How Was Your Week? episode 121, “Silver Dollar Pancakes”
This may fall under the honorable mention category, but it’s such a good example of free association in an intro I had to put it in. Julie Klausner has a gift when it comes to non-linear riffing. Take episode 121, “Silver Dollar Pancakes”; when the monologue, by design, goes off the rails. One has no choice but to surrender to her lightening-speed transitions and circuitous segues. It’s simultaneously silly and remarkable. Here’s an example from episode 121, “Silver Dollar Pancakes” with Gillian Jacobs and Louis Virtel:
“Oh, I finally saw Cher on The Voice. I watched the clip online. She looked amazing, and she sort of also looked like a cockatoo. She kind of looked like Talkatoo Cockatoo from Zoobilee Zoo …
Zoobilee Zoo was a show on television, and it was shot in a studio that had literally nothing else in it besides these five actors or so that were just dressed up like these hideous amalgams of like people and animals … The weasel would act weasely and the cockatoo would just sort of act like Joan Cusack and Ben Verene was just… perfect.”
This American Life – # 507 Confessions
I’d be doing podcasting a disservice if I didn’t mention the show that started it all. Though its listenability has waned over the years, This American Life proved it still has a trick or two up its sleeve. I’m referring to episode 507 “Confessions.”

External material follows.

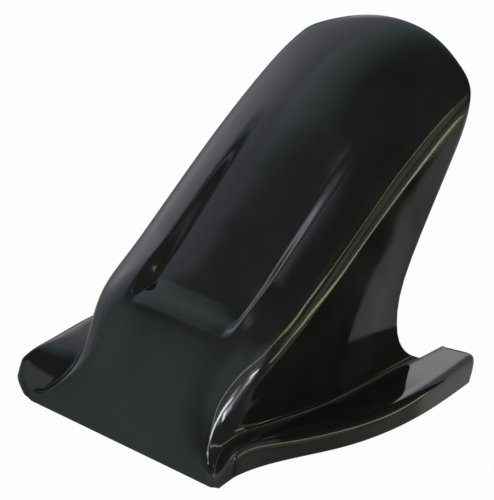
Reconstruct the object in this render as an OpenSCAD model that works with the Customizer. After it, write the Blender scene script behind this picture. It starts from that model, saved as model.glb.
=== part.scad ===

In the intro, Father Thomas Santa describes a condition called scrupulosity — a psychological disorder wherein moral questions can bring on guilt so intense a sufferer’s life can grind to halt. Yes, they had me at scrupulosity.
The episode succeeded because TAL revisited the recipe that made it the public radio Goliath it is today: relateable diverse segments that encapsulate an all-too-human theme, however icky it may be. In the case of “Confessions” the question worth answering was: What should a person suspected of murder say?